### Written problem:
Print again only this span: the line with "make_legs()", the line with "zip(*points))), Vector(map(max, zip(*points)))", and all lines between them, exactly as given.

Object modeling scripts
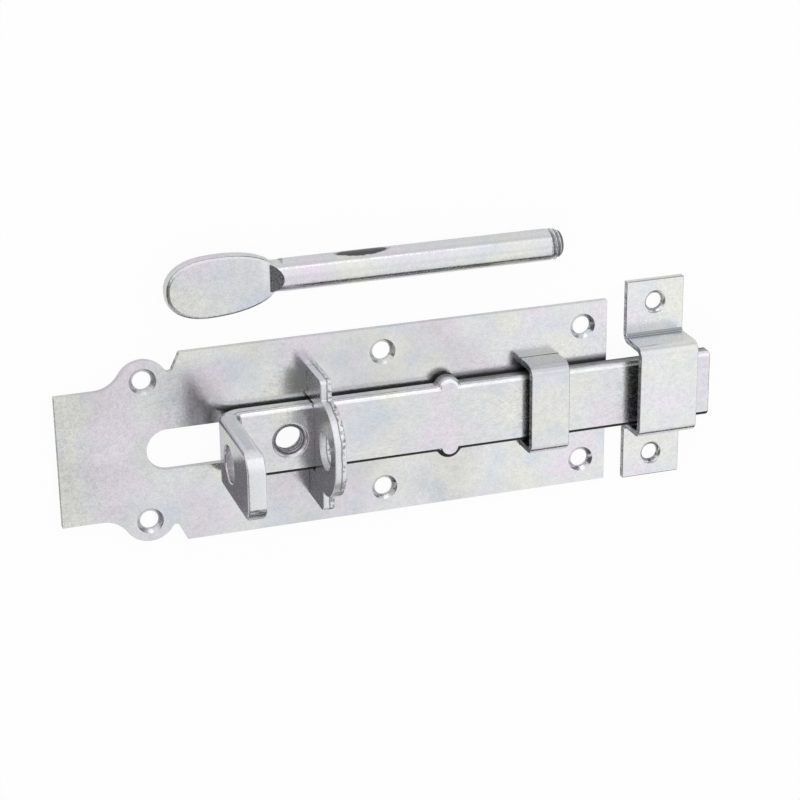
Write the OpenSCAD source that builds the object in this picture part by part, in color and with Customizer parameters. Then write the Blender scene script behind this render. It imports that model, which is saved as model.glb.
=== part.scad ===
// Flat sliding bolt for a stable door: back plate with two riveted staples,
// a flat bolt with a bent padlock lug, a loose keeper and a screw-in handle.
// The set lies on its back: z = 0 is the door side, +z points out of the door,
// +x is the way the bolt is shot, and the origin is the middle of the plate's four outer
// screw holes, on its back.

/* [Back plate] */
// Length of the back plate
plate_len = 214; // [200:1:230]
// Width of the back plate
plate_w = 74; // [70:1:84]
// Thickness of the back plate
plate_t = 2.5; // [2:0.5:4]
// Length of the narrow ornamental end
end_len = 46.5; // [44:0.5:50]
// Width of the narrow end
end_w = 51; // [46:1:55]
// Radius of the lobe round each screw hole of the narrow end
lobe_r = 10; // [9:0.5:11]
// How far each lobe stays inside the full width of the plate
lobe_inset = 1.5; // [1:0.5:3]
// Radius of the hollow curve that runs into each lobe
hollow_r = 11; // [8:0.5:13]
// Radius of the small notch between lobe and shoulder
notch_r = 1.4; // [1:0.1:2]
// Slope of the shoulder beside the notch, in degrees
shoulder_deg = 64; // [58:1:72]

/* [Screw holes] */
// Diameter of the screw holes in the plate
screw_d = 7; // [5:0.5:8]
// Outer diameter of their countersinks
screw_head_d = 10; // [8.5:0.5:11]
// Distance of the outer screw rows from the plate's centre line
screw_y = 27.5; // [25:0.5:29]
// First pair of screw holes, from the narrow end of the plate
screw_x1 = 32.5; // [31:0.5:34]
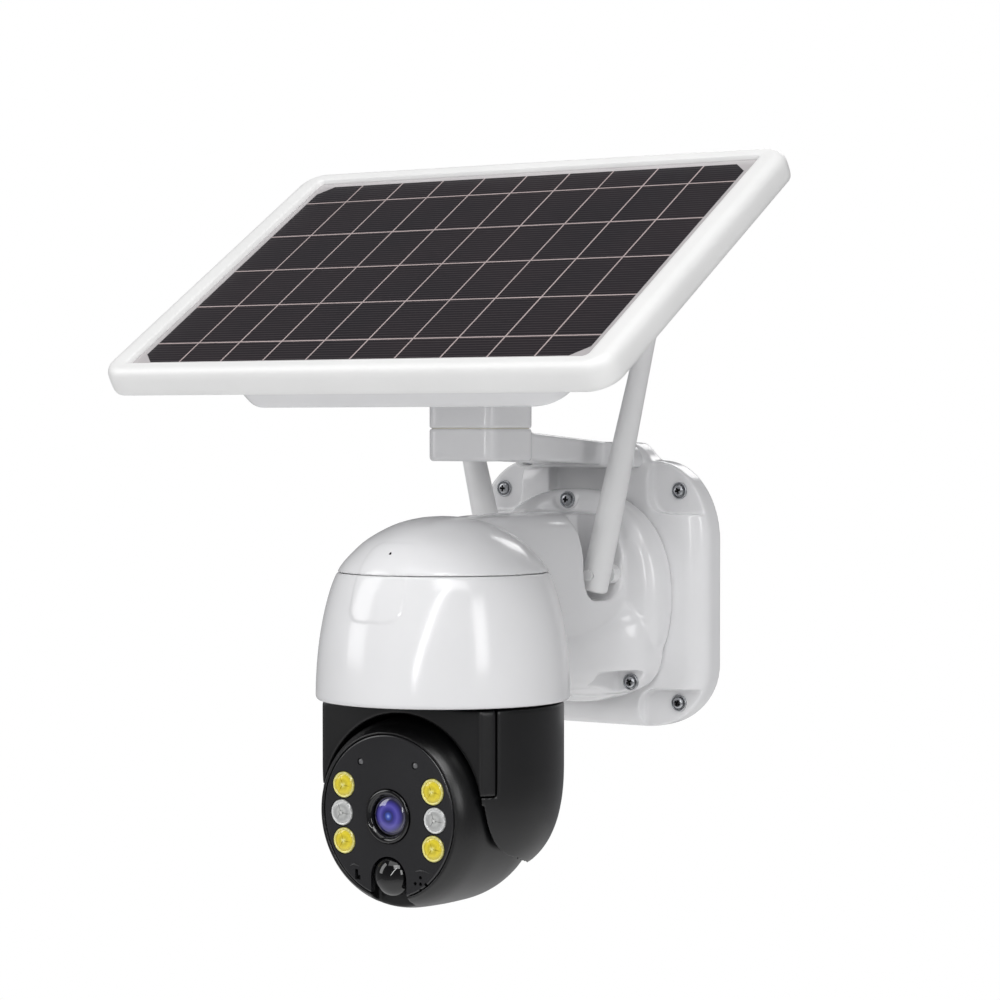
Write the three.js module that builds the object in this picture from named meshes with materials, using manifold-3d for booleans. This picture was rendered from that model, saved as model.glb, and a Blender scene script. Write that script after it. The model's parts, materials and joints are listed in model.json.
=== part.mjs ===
// Solar-powered pan-and-tilt security camera for a wall.
// Millimetres, +Z up. The origin is the centre of the wall plate's back face, the wall is the
// plane Y = 0, the camera looks towards -Y and its right-hand side is +X.

import * as THREE from 'three';
import { mergeVertices } from 'three/addons/utils/BufferGeometryUtils.js';
import { ParametricGeometry } from 'three/addons/geometries/ParametricGeometry.js';
import { ConvexGeometry } from 'three/addons/geometries/ConvexGeometry.js';
import Module from 'manifold-3d';

const wasm = await Module();
wasm.setup();

// ---------------------------------------------------------------- driving dimensions
const gap = 0.3;                 // between pieces that touch
const runGap = 0.6;              // round a piece that turns
const wall = 2.5;                // moulded shells
const rib = 3;                   // ribs and thick floors
const far = 500;                 // beyond the whole object

// head, which is a ball with a flat face
const ballRadius = 45.6;
const faceHalfWidth = ballRadius - 7.6;
const faceReach = ballRadius - 1.3;      // from the tilt axis to the face
const restTilt = 1;              // degrees below the horizon
const maxTilt = 60;
const facePlateThick = 2.4;
const lensBezelRadius = 12.6;
const lensGlassRadius = 9;
const barrelRadius = 8.5;
const ledRadius = 6.2;
const ledX = faceHalfWidth - 12.5;
const ledMiddleX = faceHalfWidth - 11.3;
const ledPitch = 13.1;
const pirRadius = 9.8;
const pirHeight = 7.5;
const pirZ = 9 - faceHalfWidth;
const sensorRadius = 1.5;
const sensorX = 15.6;
const sensorZ = faceHalfWidth - 13.5;
const micX = -18.5;
const micHole = 1.1;
const micRadius = micHole + 0.5;
const micDepth = 3;
const speakerX = 18.2;
const speakerHole = 0.8;
const speakerHolePitch = 3;
const speakerRadius = 9;
const boardThick = 1.6;
const axleRadius = 4;
const tiltMotorRadius = 13;
const tiltMotorInner = 12;
const tiltMotorOuter = 31;

// yoke, which carries the head under the dome
const yokeRadius = ballRadius + runGap + 11.1;
const yokeSeamAngle = 60.6;      // degrees round from the front
const archRadius = ballRadius + gap;

// dome
const domeY = -141.1;            // the pan axis
const domeRadius = yokeRadius + 3.1;
const seamRadius = domeRadius - 10;
const domeTop = 42.9;
const seamZ = 16.4;
const domeRimZ = -43.9;

const yokeTopZ = domeRimZ - runGap;
const tiltZ = yokeTopZ - ballRadius - 4.4;
const yokeShoulderZ = tiltZ + 14.5;
const yokeBottomZ = tiltZ - ballRadius + 16.6;
const yokeSeamZ = tiltZ + 10.2;
const yokeFrontY = domeY - ballRadius + 10.8;

// pan drive
const panFloorZ = domeRimZ + 10.9;       // top of the plate that closes the dome
const panFloorThick = 3;
const hubRadius = 13;
const spigotRadius = hubRadius - 2;
const cableBore = 7;
const gearModule = 1.25;
const panGearTeeth = 36;
const panPinionTeeth = 12;
const gearThick = 5;
const pinionShaftRadius = 2.4;
const panMotorRadius = 14;
const panMotorLength = 20;
const mainBoardRadius = seamRadius - 6.4;

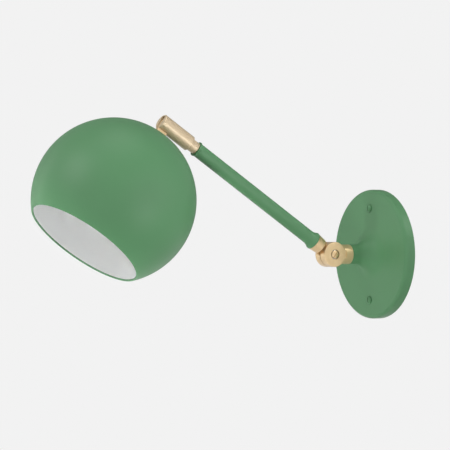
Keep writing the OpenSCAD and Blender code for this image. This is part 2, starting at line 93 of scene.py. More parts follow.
studio = dict(
    paperGrey=0.888,  # what the camera sees behind the lamp
    paperInGloss=0.1,  # reflections show this share of the paper and the rest from the dome
    ambient=0.83,
    # ways as the camera sees them (right, up, towards the camera), and how much light each
    # adds or takes away
    dome=dict(
        fromRight=((1, 0, 0), -0.2),
        fromLeft=((-1, 0, 0), 0.5),
        fromAbove=((0, 1, 0), -0.2),
        fromBelow=((0, -1, 0), -0.2),
        fromFront=((0, 0, 1), 0.228),
        fromBehind=((0, 0, -1), -0.2),
        fromBehindLeft=((-0.5, 0.35, -0.8), -0.4),  # darkens the shade's outline
    ),
    # aim, way towards the light (right, up, towards the camera), distance, width and height in
    # metres, power, spread in degrees where it is narrow, and False where nothing mirrors it
    softboxes=dict(
        swivelSpot=((0, -0.2374, 0.121), (0.65, -0.36, 0.65), 0.5, 0.22, 0.22, 0.028, 30),
        neckFill=((0, -0.02, -0.01), (-0.35, -0.35, 0.85), 0.6, 0.3, 0.3, 0.04, 34, False),
        canopyFill=((0, 0, 0), (-0.6, -0.75, 0.3), 0.6, 0.09, 0.09, 0.019, 22, False),
        hingeSpot=((0, -0.0557, 0), (0.72, 0.655, 0.214), 0.5, 0.12, 0.12, 0.014, 30),
        nearTop=((0, -0.292, 0.05), (0.1, 1, 0.1), 0.7, 0.5, 0.5, 0.951),
        nearRight=((0, -0.292, 0.05), (1, 0.2, 0.3), 0.6, 0.35, 0.5, 0.193),
        frontRightLow=((0, -0.25, 0.08), (0.6, -0.45, 0.65), 1.2, 0.5, 0.5, 0.45),
        rightSoft=((0, -0.31, 0.06), (0.75, 0.1, 0.65), 0.5, 0.45, 0.45, 0.21, 60, False),
        rightLow=((0, -0.31, 0.06), (0.95, 0.1, 0.1), 0.5, 0.35, 0.35, 0.0648, 60, False),
        mouthFillBack=(
            (0, -0.3231, 0.0113), (-0.62, -0.78, -0.1), 0.45, 0.2, 0.2, 0.23, 40, False),
        leftHigh=((0, -0.292, 0.08), (-0.7, 0.6, 0.4), 0.6, 0.4, 0.4, 0.326, 90),
        stripLeftBack=((0, -0.292, 0.05), (-0.85, 0.1, -0.5), 0.9, 0.2, 1, 0.675),
    ),
)


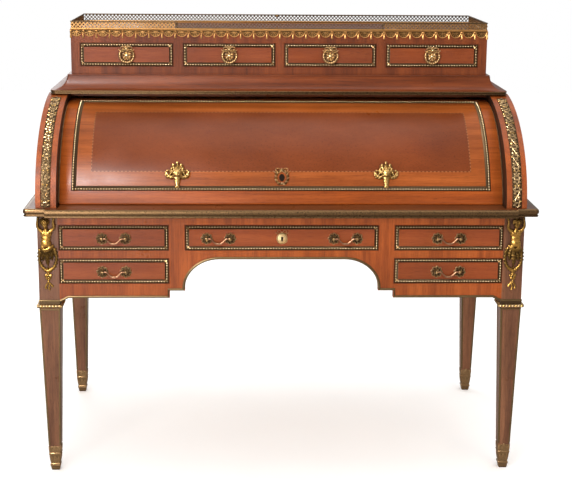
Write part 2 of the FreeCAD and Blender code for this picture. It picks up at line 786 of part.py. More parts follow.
def ring_shape(x, z):
    """A ring with a barrel and pin at its top."""
    y = back(size("case_front") - size("ring_stand"))
    hoop = Part.makeTorus(size("ring_radius"), size("ring_wire"), V(x, y, z - size("ring_drop")), Y_AXIS)
    barrel = rod(V(x - 8, y, z), V(x + 8, y, z), 3)
    neck = rod(V(x, y, z), V(x, y, z - size("ring_drop") + size("ring_radius")), 2.6)
    pin = rod(V(x - 11, y, z), V(x + 11, y, z), size("pin_radius"))
    return hoop.multiFuse([neck, barrel, pin])


def make_small_drawers():
    """The four drawers of the upper case, each with a ring pull."""
    openings = [
        ("outer_left", "-small_half", "-small_outer"),
        ("inner_left", "-small_inner", "-small_mid"),
        ("inner_right", "small_mid", "small_inner"),
        ("outer_right", "small_outer", "small_half"),
    ]
    gap = "drawer_gap"
    for place, x0, x1 in openings:
        bounds = (f"{x0} + {gap}", f"{x1} - {gap}", f"small_low + {gap}", f"small_high - {gap}")
        name = f"small_drawer_{place}"
        node(name, drawer_pieces(*bounds, "case_front", "small_depth", 16, 8, 5))
        signs = [-1 if text.startswith("-") else 1 for text in (x0, x1)]
        middle = sum(sign * size(text.strip("-")) for sign, text in zip(signs, (x0, x1))) / 2
        hinge = (size("small_low") + size("small_high")) / 2 + size("ring_drop") - 2
        brass = bead_frame(*bounds, "case_front")
        top_strip = brass[1]
        brass.append(cut(feature(ring_bracket(middle, hinge)), [top_strip]))
        node(name + "_mounts", brass)
        node(f"ring_{place}", [feature(ring_shape(middle, hinge))])


def make_interior_drawers():
    """Three small drawers of the fitment, each with a turned knob on its front."""
    half = "(carcass_half - post_width - fitment_board)"
    edge = "fitment_third + fitment_board / 2"
    openings = [
        ("left", f"-{half}", f"-({edge})"),
        ("centre", "-fitment_third + fitment_board / 2", "fitment_third - fitment_board / 2"),
        ("right", edge, half),
    ]
    gap = "drawer_gap"
    outer = size("carcass_half") - size("post_width") - size("fitment_board")
    offset = (outer + size("fitment_third") + size("fitment_board") / 2) / 2
    middles = {"left": -offset, "centre": 0.0, "right": offset}
    height = (size("fitment_low") + size("fitment_board") + size("fitment_shelf")) / 2
    face = size("fitment_front")
    for place, x0, x1 in openings:
        bounds = (f"{x0} + {gap}", f"{x1} - {gap}",
                  f"fitment_low + fitment_board + {gap}", f"fitment_shelf - {gap}")
        x = middles[place]
        stem = rod(V(x, back(face), height), V(x, back(face - 8), height), 4)
        knob = Part.makeSphere(7.5, V(x, back(face - 12), height))
        pieces = drawer_pieces(*bounds, "fitment_front", 148, 8, 5, 4)
        pieces.append(feature(stem.fuse(knob)))
        node(f"inner_drawer_{place}", pieces)


# ---------------------------------------------------------------- caryatid mounts

def make_caryatids():
    """Plain bodies of the two cast figures on the front posts."""
    x = size("carcass_half") - size("post_width") / 2
    y = back(0)
    depth = 17.0
    outline = [
        (-24, 744), (24, 744), (26, 716), (14, 690), (15, 660),
        (19, 640), (13, 600), (7, 575), (4, 541), (-4, 541),
        (-7, 575), (-13, 600), (-19, 640), (-15, 660), (-14, 690), (-26, 716),
    ]
    points = [V(x + dx, y - depth, z) for dx, z in outline]
    figure = Part.Face(Part.makePolygon(points + points[:1])).extrude(V(0, depth, 0))
    node("caryatid_mounts", [feature(figure), feature(mirrored(figure))])


def check_and_write():
    """Stop on any failed object or bad shape, then write each sub-part."""
    doc.recompute()
    for item in doc.Objects:
        bad = {"Invalid", "Error"} & set(item.State)
        if bad:
            raise RuntimeError(f"{item.Label} is {sorted(bad)}")
    os.makedirs("parts", exist_ok=True)
    for name, item in NODES.items():
        shape = item.Shape
        if shape.isNull() or not shape.isValid() or not shape.Solids:
            raise RuntimeError(f"{name} has a bad shape")
        shape.exportStep(f"parts/{name}.step")
    print(len(NODES), "sub-parts written")


make_legs()
make_sides_and_backs()
make_front()
make_partitions()
make_top()
make_slide()
make_cheeks()
make_lid()
make_cornice()
make_upper_case()
make_fitment()
make_carcass_drawers()
make_small_drawers()
make_interior_drawers()
make_caryatids()
check_and_write()
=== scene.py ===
import bisect
import json
import random
from math import asin, atan2, cos, exp, hypot, pi, radians, sin

import bmesh
import bpy
from mathutils import Matrix, Vector


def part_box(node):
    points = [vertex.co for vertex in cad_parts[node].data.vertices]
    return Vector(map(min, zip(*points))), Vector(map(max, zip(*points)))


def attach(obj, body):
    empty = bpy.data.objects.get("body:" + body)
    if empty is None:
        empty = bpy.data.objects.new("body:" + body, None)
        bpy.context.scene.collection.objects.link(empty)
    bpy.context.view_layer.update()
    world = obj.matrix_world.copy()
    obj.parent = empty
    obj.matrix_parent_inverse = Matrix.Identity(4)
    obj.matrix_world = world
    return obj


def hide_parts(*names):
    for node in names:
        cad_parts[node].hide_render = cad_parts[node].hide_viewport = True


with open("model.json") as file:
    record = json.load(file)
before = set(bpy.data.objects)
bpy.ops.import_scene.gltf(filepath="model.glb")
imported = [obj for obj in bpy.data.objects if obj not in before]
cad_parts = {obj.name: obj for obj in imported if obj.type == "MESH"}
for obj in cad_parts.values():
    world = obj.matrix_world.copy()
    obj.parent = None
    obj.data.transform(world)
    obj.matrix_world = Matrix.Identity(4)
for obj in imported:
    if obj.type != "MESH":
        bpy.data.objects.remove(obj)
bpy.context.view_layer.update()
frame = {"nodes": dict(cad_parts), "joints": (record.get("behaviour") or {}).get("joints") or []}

# A cylinder-fall desk: the CAD boards get veneer, and the brass is modelled here as cast work.
# Ornaments are drawn in millimetres as (across, along, proud) and laid on a surface by a mapping.

MM = 0.001
SIDES = (-1, 1)
rng = random.Random(7)


def box_mm(node):
    """A CAD node's box in millimetres: x0, x1, y0, y1, z0, z1."""
    low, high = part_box(node)
    return tuple(value / MM for pair in zip(low, high) for value in pair)


# ------------------------------------------------------------------ places, read from the frame

POST_IN, POST_OUT, FRONT = box_mm("leg_front_right")[:3]
POST_MID = (POST_IN + POST_OUT) / 2
POST_WIDE = POST_OUT - POST_IN
_, CASE_HALF, CASE_FRONT, CASE_BACK, _, CASE_HIGH = box_mm("upper_case")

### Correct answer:
make_legs()
make_sides_and_backs()
make_front()
make_partitions()
make_top()
make_slide()
make_cheeks()
make_lid()
make_cornice()
make_upper_case()
make_fitment()
make_carcass_drawers()
make_small_drawers()
make_interior_drawers()
make_caryatids()
check_and_write()
=== scene.py ===
import bisect
import json
import random
from math import asin, atan2, cos, exp, hypot, pi, radians, sin

import bmesh
import bpy
from mathutils import Matrix, Vector


def part_box(node):
    points = [vertex.co for vertex in cad_parts[node].data.vertices]
    return Vector(map(min, zip(*points))), Vector(map(max, zip(*points)))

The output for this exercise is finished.